Both Suarez and Carollo claim the interim mayoral seat, and both went to court Friday to demand it. Miami-Dade County, which governs 2.5 million people to Miami’s 360,000 and dwarfs the city in its financial clout as well, tried to portray itself as a model of stability during the political crisis, but that ended Thursday, when Mayor Alex Penelas abruptly fired county manager Armando Vidal, a 15-year county veteran.

Penelas holds Vidal responsible for running a county government that Penelas said has become a “hall of shame.” A series of corruption scandals has erupted over the past year, including a port director who bilked the county of millions of dollars, building inspectors who took bribes, and a politically connected firm that overcharged the county for paving jobs, some of which may never have been performed.

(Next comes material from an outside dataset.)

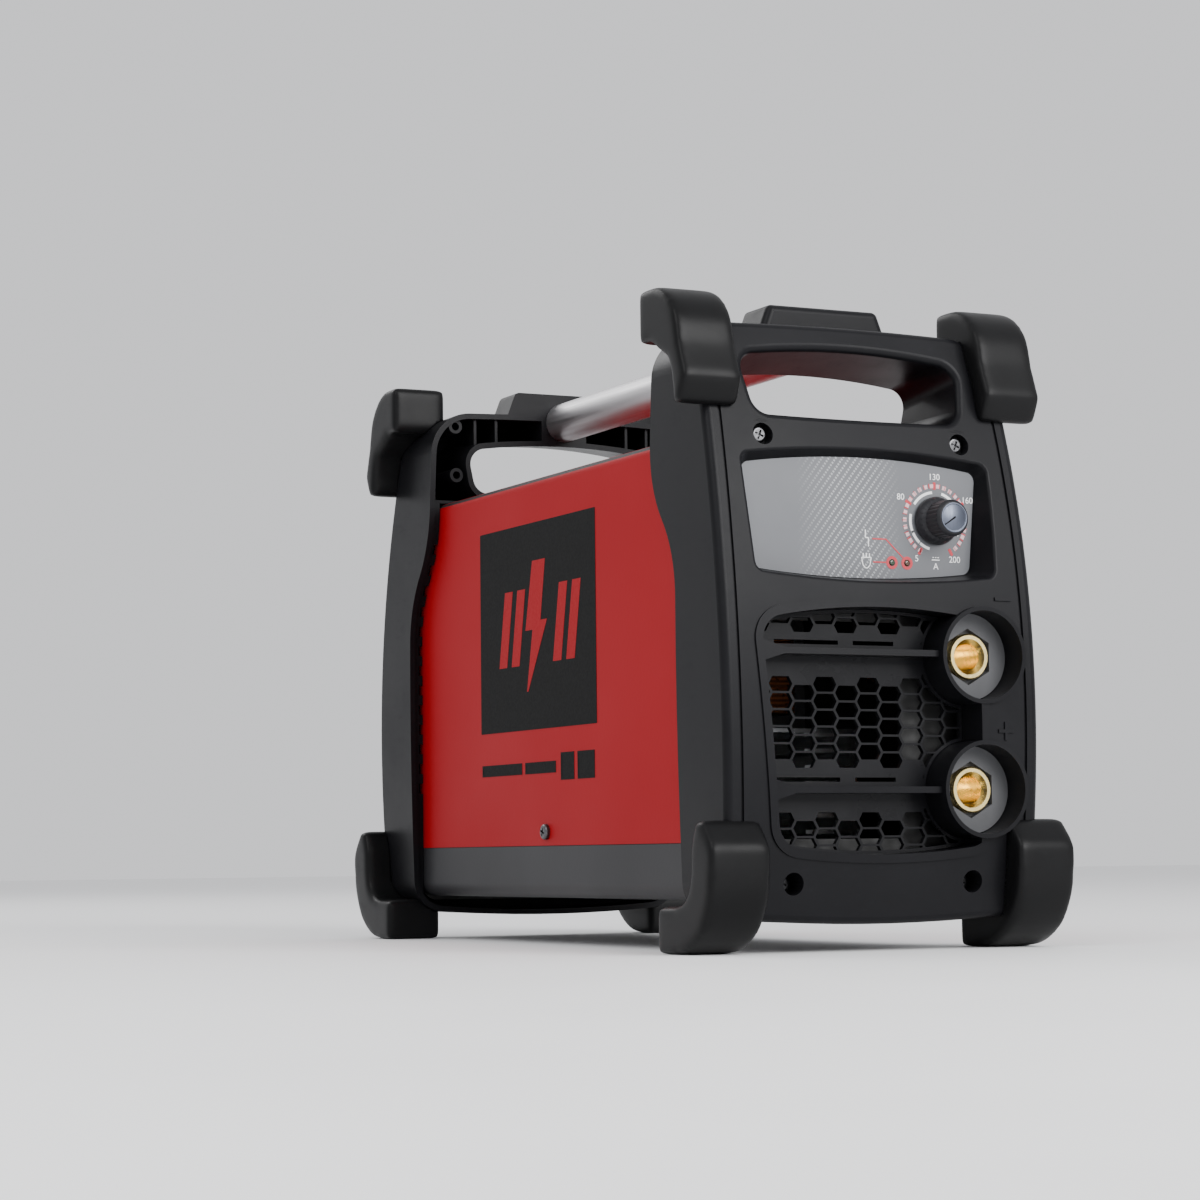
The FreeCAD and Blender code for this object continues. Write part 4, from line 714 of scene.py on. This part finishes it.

“Public confidence in our government has been steadily eroding, and I will simply not allow that to continue,” Penelas said. As of Friday, an interim manager had not been appointed.

Meanwhile, Miami faces a $30 million deficit that could throw it into bankruptcy if the commission doesn’t resolve the situation soon. Suarez has denied that the city has serious financial problems, despite the governor’s appointment in December, 1996, of an oversight board to pull it out of what others called a crisis.

The city could have stanched the flow of red ink by imposing a fire-rescue fee, but chose instead to slash certain employee salaries and benefits, notable that of Suarez’ arch-foe, Police Chief Donald Warshaw. The oversight board rejected the city’s proposed budget leas week, and the interim administration will have to start from scratch.

In addition, both City Commissioner and Suarez ally Humberto Hernandez and ousted County Commissioner James Burke are under indictment. Hernandez, whose district was the epicenter of voter fraud in the November election, faces bank fraud and money-laundering charges, while Burke is accused of having taken a $25,000 bribe.

In a real Miami twist, Hernandez was re-elected after his indictment, and Burke will run for re-election after a court ruling Friday in his favor, even though the governor barred him from fulfilling the remainder of his term. In charges related to Burke’s Miami’s city manager, finance director, and a commissioner were all convicted last year for participating in an extortion scheme.

What in the world is happening in Miami? Can the region survive its complex political and financial problems? And why, under such dire circumstances, do voters elect such schemers to lead them?

The answers may lie in the area’s history. A vacation playground to many but home to few, Miami from the 1920s to the ‘50s was the center of illegal but highly conspicuous and profitable gambling operations. Residents, police and politicians were all in on it.

“The general feeling was, anything to please the tourists,” said Miami historical expert Arva Parks McCabe.

U.S. Senate intervention shut down the gambling in 1951, but Miami had become used to colorful, corrupt leaders and shady backroom deals. At one point during the 1950s the entire County Commission was removed from office.

In addition, immigration beginning with Cubans in the 1960s has turned south Florida into a fractious, multi-ethnic community. Though a majority of voters in both city and county are Hispanic, each sector—Latin, Anglo, and African-American—is expert at playing the ethnic card.

But most people believe the region’s natural treasures and its business connections to Latin America far outweigh its problems. Some even say the current wave of scandals will help.

“Even though in the short term it adds to the image of chaos, in the long term it’s going to be positive,” said Florida International University political science professor Dario Moreno.

“There’s a real anger out there, and I think it’s healthy. People are beginning to realize they can’t continue business as usual.”